The number of Indian billionaires on the Forbes annual list rose from 55 in 2011 to 121 in 2018. The collective net worth of our 121 billionaires was estimated by the magazine to be $440.1 billion, equal to roughly 22 percent of India’s gross domestic product. We now rank fourth in the world on the Forbes billionaires list and 131st on the United Nations Human Development Index.

The net worth of India’s richest man, Mukesh Ambani, rose to $40.1 billion on the 2018 Forbes billionaires list from $23.2 billion in 2017. To cumulatively make the amount Mr. Ambani added to his income in a year, 18.7 million rural Indians working under the Mahatma Gandhi National Rural Employment Guarantee Scheme, the country’s flagship employment program, would have to work for 12 months without a day off.

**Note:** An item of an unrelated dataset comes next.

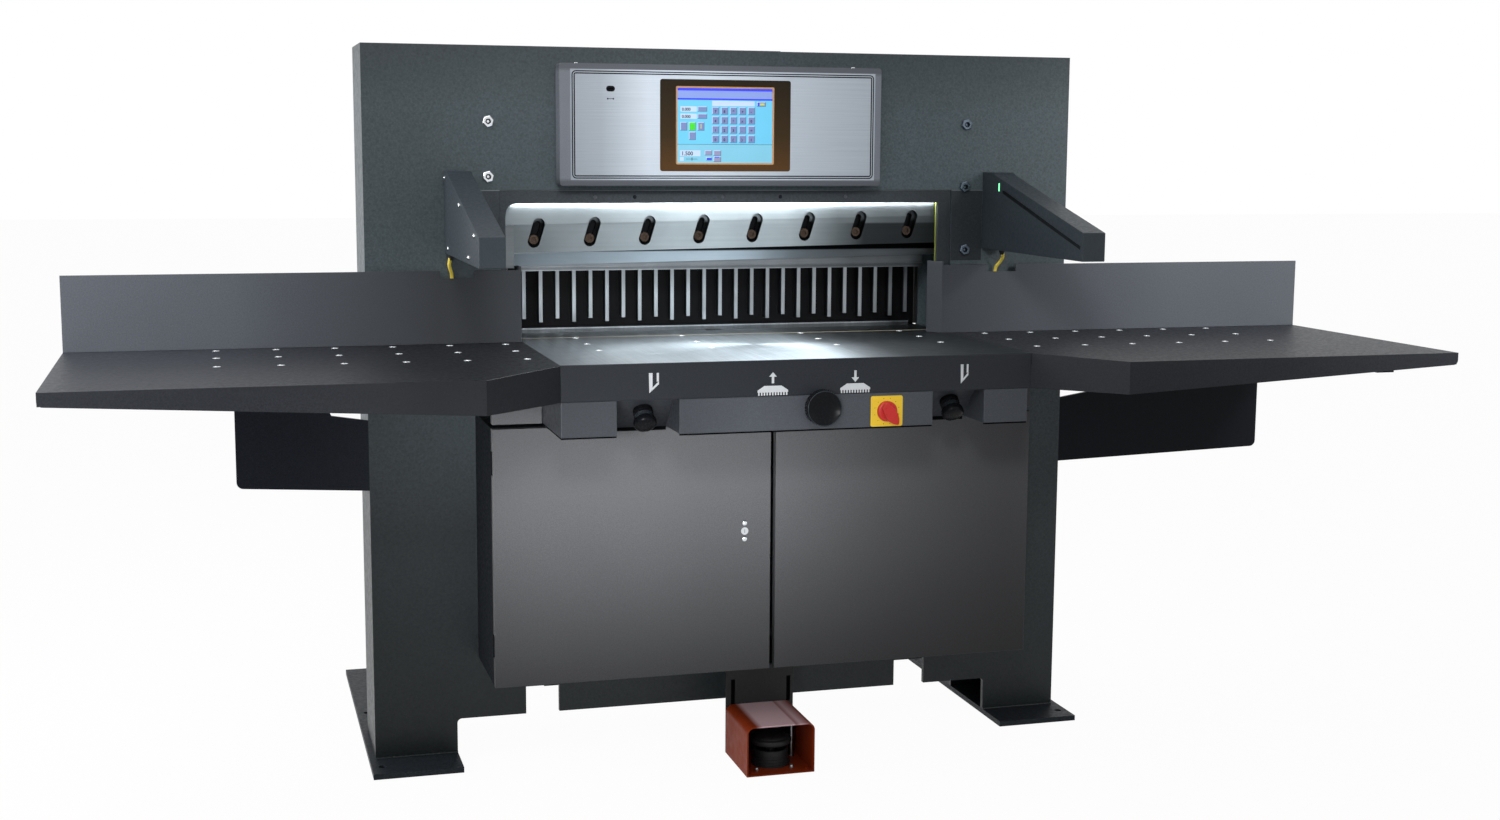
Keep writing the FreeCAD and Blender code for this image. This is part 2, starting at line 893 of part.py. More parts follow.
def make_cable(x):
    """A cable from the arm, back over the fence and down to its socket, with straight runs and two arcs."""
    quarter = math.radians(45)
    sideways = cable_run_y - cable_start_y
    slant = (sideways - 2 * cable_arc * (1 - math.cos(quarter))) / math.sin(quarter)
    p0 = Vector(x, cable_start_y, arm_bottom)
    p1 = p0 + Vector(0, 0, -cable_drop)
    centre = p1 + Vector(0, cable_arc, 0)
    mid = centre + Vector(0, -math.cos(quarter / 2), -math.sin(quarter / 2)) * cable_arc
    p2 = centre + Vector(0, -math.cos(quarter), -math.sin(quarter)) * cable_arc
    p3 = p2 + Vector(0, math.sin(quarter), -math.cos(quarter)) * slant
    centre = p3 + Vector(0, -math.cos(quarter), -math.sin(quarter)) * cable_arc
    mid2 = centre + Vector(0, math.cos(quarter / 2), math.sin(quarter / 2)) * cable_arc
    p4 = centre + Vector(0, cable_arc, 0)
    p5 = Vector(x, cable_run_y, socket_top)
    path = Part.Wire([Part.LineSegment(p0, p1).toShape(), Part.Arc(p1, mid, p2).toShape(),
                      Part.LineSegment(p2, p3).toShape(), Part.Arc(p3, mid2, p4).toShape(),
                      Part.LineSegment(p4, p5).toShape()])
    section = Part.Wire([Part.makeCircle(cable_radius, p0, Z_AXIS)])
    cable = path.makePipeShell([section], True, True)
    expected = math.pi * cable_radius ** 2 * path.Length
    print("cable length", round(path.Length, 1), "arc radii", cable_arc, cable_arc,
          "volume ratio", round(cable.Volume / expected, 4))
    return cable


def make_curtain():
    """Both arms of the light curtain, their lenses, cables and sockets."""
    left_arm, left_strip, left_lamp = make_arm(left_arm_x, 1)
    right_arm, right_strip, right_lamp = make_arm(right_arm_x, -1)
    solids = []
    for x in (left_cable_x, right_cable_x):
        hole = rod(Vector(x, cable_start_y, arm_bottom - 1), Z_AXIS, gland_radius, arm_sheet + 2)
        left_arm = left_arm.cut(hole)
        right_arm = right_arm.cut(hole)
        solids.append(make_cable(x))
        gland = rod(Vector(x, cable_start_y, arm_bottom), Z_AXIS, gland_radius, arm_sheet + gland_rise)
        solids.append(gland)
        socket = block(x - socket_width / 2, x + socket_width / 2, -socket_depth, 0,
                       socket_top - socket_height, socket_top)
        solids.append(socket)
    save("left_light_arm", left_arm)
    save("right_light_arm", right_arm)
    save("curtain_lenses", left_strip, left_lamp, right_strip, right_lamp)
    save("arm_cables", *solids)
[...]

Indian elites and rulers largely ignore rural distress except in election years and when it causes them embarrassment in the West, where they desperately seek acknowledgment and applause. But there are solutions they could turn to.

The National Commission on Farmers, headed by M. S. Swaminathan, India’s most distinguished agricultural scientist, submitted detailed reports to the Parliament over a decade ago. But the Indian lawmakers are yet to have a day’s serious debate on Dr. Swaminathan’s reports and recommendations. Indian lawmakers need to devote a few weeks to a special session of Parliament on the agrarian crisis and the related issues, and discuss those reports.

A vigorous and conscientious press could remind them, but the failure of India’s corporatized media to report from rural areas makes things worse. No major television network or newspaper has a dedicated reporter who travels across the countryside speaking to ordinary Indians. Agriculture correspondents cover ministries in the cities, not farmers in the field. One national news agency sent its crime reporter to cover the farmers’ march in Mumbai.

Had this event been a tsunami, a flood killing thousands, you would have seen more media people than relief workers, with tales tugging at the tear ducts. How agonized we are over how people die. How untroubled we are by how they live.